Sabemos que el amor no "circula" sin algún orden, algo que es hoy difícil de decir en forma pública sin recibir las agresiones correspondientes, por la idea de que es algo represor y autoritario. Pero más allá de eso vale encontrar un orden que sea vivo, fecundo y sustentable, que permita que el amor familiar se exprese y se transforme en espacio para una vida afectiva plena y lo más armónica posible.
Lo que está ocurriendo en algunos sectores de las nuevas corrientes que piensan la familia es que se confunde la modificación o evolución del orden tradicional con la abolición de cualquier orden, el que sea, porque lo "malo" es el orden como valor, no su uso distorsionado. Eso es, sin dudas, algo grave, que atenta contra el ADN de los vínculos humanos.
Es notable también que algunos pensamientos que llaman a respetar "lo diferente", paradojalmente en muchos casos reniegan de la diferencia, forzando igualdades allí donde no las hay. Hombres y mujeres no son lo mismo, hijos y padres tampoco, y los asuntos que hacen a la administración justa y amorosa de esas diferencias no se solucionan aboliendo las mismas con un "igualismo" facilista.


Los deseos no son necesariamente derechos. Es dentro de la familia que es posible entender la anterior afirmación, ya que en la familia hay una interacción permanente que debe necesariamente regularse para que puedan coexistir sus integrantes. Son los padres quienes deben asumir esa función, más allá del formato que tenga la familia.
En su mejor versión, la familia es un lugar para educar el respeto y coexistencia de lo diferente, dentro de la cual hay una diversidad de funciones distinguibles (materna, paterna, filial) no un paisaje homogéneo, sin matices, masificado por aquello de que abolir los contornos es signo de amplitud o libertad.
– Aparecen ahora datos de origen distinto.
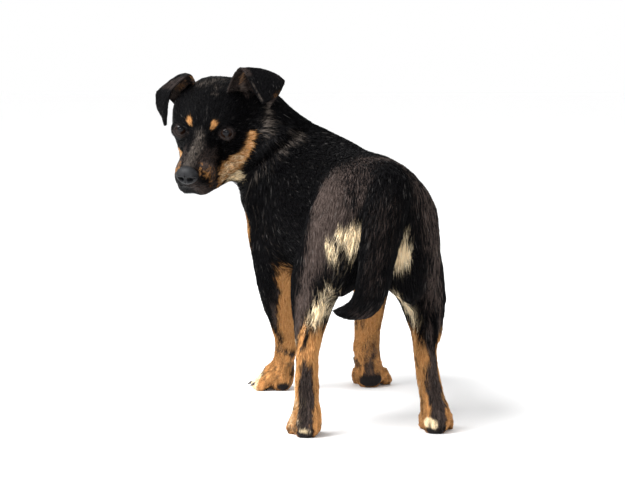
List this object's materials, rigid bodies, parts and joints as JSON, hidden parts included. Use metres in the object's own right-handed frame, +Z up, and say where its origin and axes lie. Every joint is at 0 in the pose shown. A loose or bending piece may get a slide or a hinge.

Por eso, a la hora de pensar las cuestiones de familia, habrá que despojar de ideologismo la temática, honrar, valorar y ejercer las diferencias, y actuar con ponderación y sobriedad, porque la mera militancia atolondrada atenta contra la intimidad de los afectos, esa intimidad sagrada que es la esencia y el corazón de lo que consideramos familia.at.